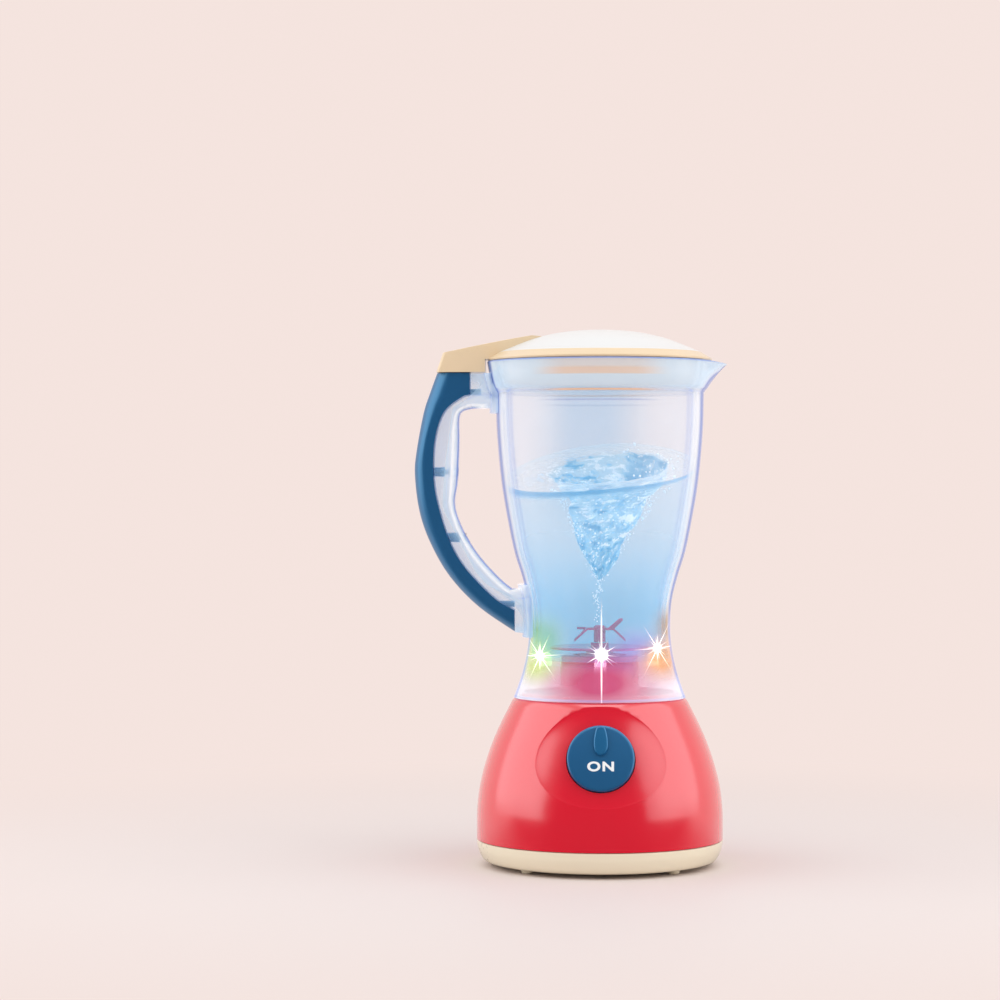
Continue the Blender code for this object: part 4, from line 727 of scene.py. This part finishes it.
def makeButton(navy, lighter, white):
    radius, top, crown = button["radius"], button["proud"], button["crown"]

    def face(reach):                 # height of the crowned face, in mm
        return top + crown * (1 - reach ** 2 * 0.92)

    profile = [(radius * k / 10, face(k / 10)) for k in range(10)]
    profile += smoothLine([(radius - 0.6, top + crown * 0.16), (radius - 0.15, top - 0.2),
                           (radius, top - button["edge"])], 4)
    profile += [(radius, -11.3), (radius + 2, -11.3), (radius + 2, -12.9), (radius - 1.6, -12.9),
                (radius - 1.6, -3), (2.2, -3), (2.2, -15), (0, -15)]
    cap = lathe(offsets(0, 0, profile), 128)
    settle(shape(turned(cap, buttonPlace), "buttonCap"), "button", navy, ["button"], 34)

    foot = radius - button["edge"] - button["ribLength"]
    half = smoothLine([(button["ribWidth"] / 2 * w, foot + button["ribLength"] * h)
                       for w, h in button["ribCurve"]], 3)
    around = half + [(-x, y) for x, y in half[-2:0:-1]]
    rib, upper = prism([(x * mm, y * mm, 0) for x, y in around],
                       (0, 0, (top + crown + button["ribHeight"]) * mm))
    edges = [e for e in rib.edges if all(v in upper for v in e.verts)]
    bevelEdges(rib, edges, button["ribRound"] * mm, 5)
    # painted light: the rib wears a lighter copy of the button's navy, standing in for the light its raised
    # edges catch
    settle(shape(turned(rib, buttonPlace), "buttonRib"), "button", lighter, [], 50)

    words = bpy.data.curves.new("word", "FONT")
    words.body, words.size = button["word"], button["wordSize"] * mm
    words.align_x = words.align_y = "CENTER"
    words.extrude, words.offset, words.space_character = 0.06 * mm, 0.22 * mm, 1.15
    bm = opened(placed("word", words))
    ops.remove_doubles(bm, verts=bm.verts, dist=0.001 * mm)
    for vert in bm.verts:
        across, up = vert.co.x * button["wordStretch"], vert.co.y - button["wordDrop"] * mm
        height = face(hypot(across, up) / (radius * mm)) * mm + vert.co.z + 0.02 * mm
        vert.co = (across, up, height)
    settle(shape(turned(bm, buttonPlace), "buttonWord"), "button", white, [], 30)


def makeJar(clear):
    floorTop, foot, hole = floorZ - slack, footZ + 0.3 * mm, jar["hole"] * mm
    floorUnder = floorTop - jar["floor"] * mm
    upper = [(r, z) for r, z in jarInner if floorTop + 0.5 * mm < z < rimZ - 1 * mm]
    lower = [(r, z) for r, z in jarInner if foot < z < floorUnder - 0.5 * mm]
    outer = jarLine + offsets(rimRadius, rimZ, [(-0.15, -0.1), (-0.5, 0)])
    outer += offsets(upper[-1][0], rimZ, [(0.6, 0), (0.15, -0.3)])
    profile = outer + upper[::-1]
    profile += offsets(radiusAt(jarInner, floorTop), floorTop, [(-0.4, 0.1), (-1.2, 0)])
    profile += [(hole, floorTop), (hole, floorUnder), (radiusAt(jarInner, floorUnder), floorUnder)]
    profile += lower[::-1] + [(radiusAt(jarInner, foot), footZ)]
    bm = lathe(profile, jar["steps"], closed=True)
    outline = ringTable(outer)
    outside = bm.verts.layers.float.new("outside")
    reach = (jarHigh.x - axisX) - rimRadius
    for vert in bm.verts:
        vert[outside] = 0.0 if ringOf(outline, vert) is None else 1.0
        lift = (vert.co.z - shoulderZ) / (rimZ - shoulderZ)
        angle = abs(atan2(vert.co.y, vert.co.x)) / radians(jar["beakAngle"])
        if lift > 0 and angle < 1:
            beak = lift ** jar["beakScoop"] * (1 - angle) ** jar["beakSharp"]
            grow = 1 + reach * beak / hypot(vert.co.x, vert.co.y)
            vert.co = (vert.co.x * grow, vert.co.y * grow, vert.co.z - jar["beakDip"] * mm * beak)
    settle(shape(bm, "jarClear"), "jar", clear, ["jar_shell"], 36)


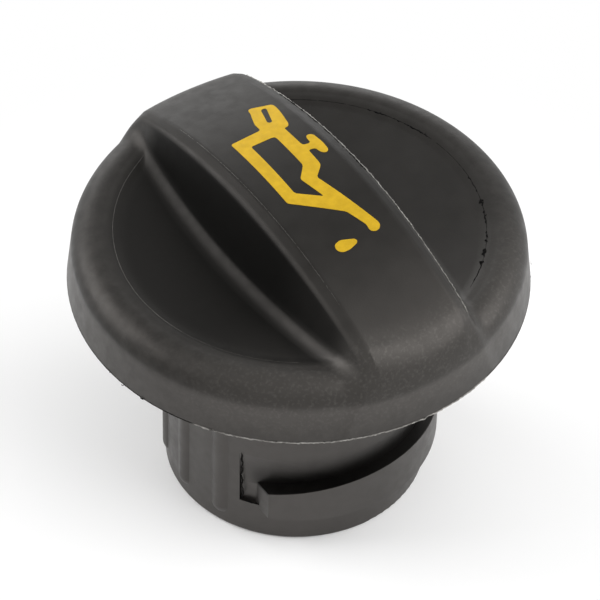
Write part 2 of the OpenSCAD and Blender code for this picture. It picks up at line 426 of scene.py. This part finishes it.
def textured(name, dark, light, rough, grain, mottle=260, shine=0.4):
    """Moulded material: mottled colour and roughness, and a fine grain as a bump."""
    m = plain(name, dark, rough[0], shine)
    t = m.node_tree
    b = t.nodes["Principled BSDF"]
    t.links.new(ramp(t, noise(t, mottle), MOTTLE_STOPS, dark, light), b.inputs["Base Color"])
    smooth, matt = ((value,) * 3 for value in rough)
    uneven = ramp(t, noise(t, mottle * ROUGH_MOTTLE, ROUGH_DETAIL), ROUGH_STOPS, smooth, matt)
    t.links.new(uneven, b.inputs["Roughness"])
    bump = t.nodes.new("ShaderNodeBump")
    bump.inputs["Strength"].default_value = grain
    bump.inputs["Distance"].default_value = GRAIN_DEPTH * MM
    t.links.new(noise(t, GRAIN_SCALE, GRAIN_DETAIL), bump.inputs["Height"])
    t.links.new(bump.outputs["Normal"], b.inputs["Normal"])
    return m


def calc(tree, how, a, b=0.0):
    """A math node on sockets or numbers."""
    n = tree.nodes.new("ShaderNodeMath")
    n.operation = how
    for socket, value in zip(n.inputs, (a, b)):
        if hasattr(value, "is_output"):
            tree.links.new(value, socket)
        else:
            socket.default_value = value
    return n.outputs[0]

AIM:
Return, please, the lines of the data from the first through the line containing "radius, top, crown", both kept, exactly as they stand and nothing more.

TASK OUTPUT:
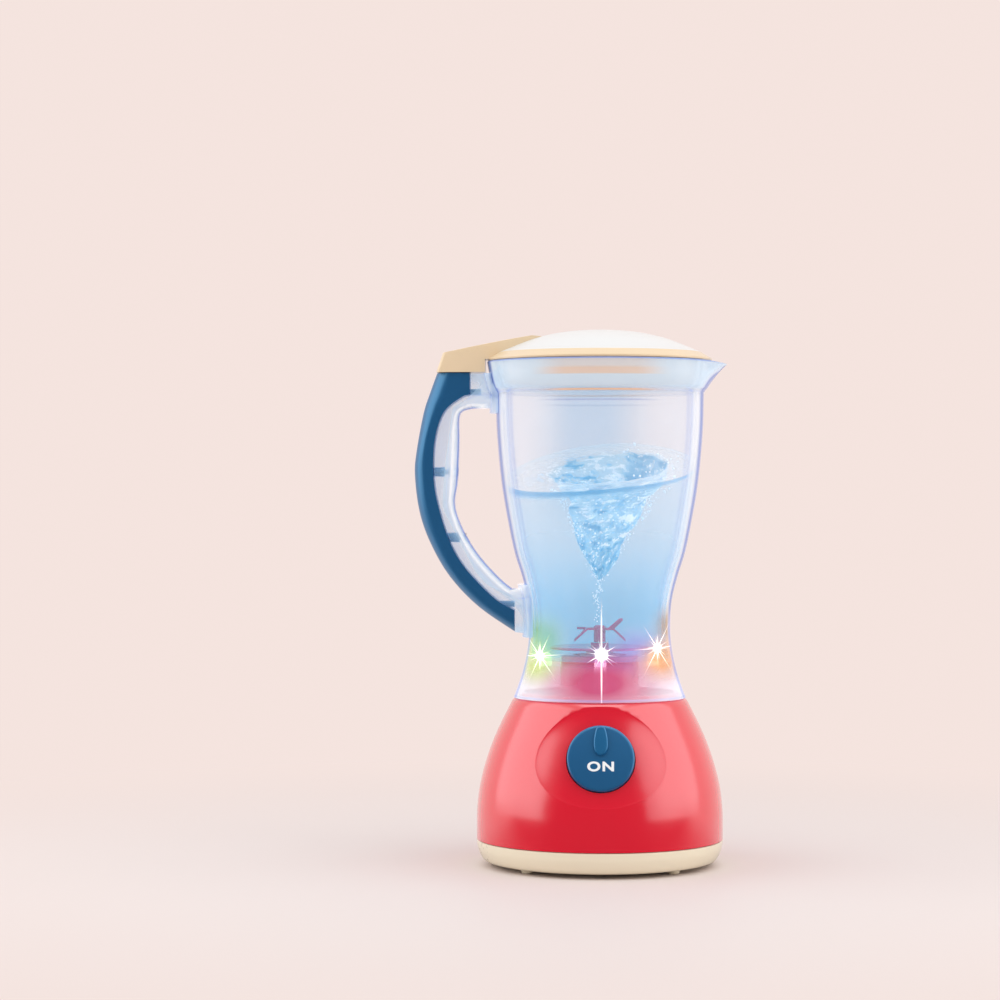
Continue the Blender code for this object: part 4, from line 727 of scene.py. This part finishes it.
def makeButton(navy, lighter, white):
    radius, top, crown = button["radius"], button["proud"], button["crown"]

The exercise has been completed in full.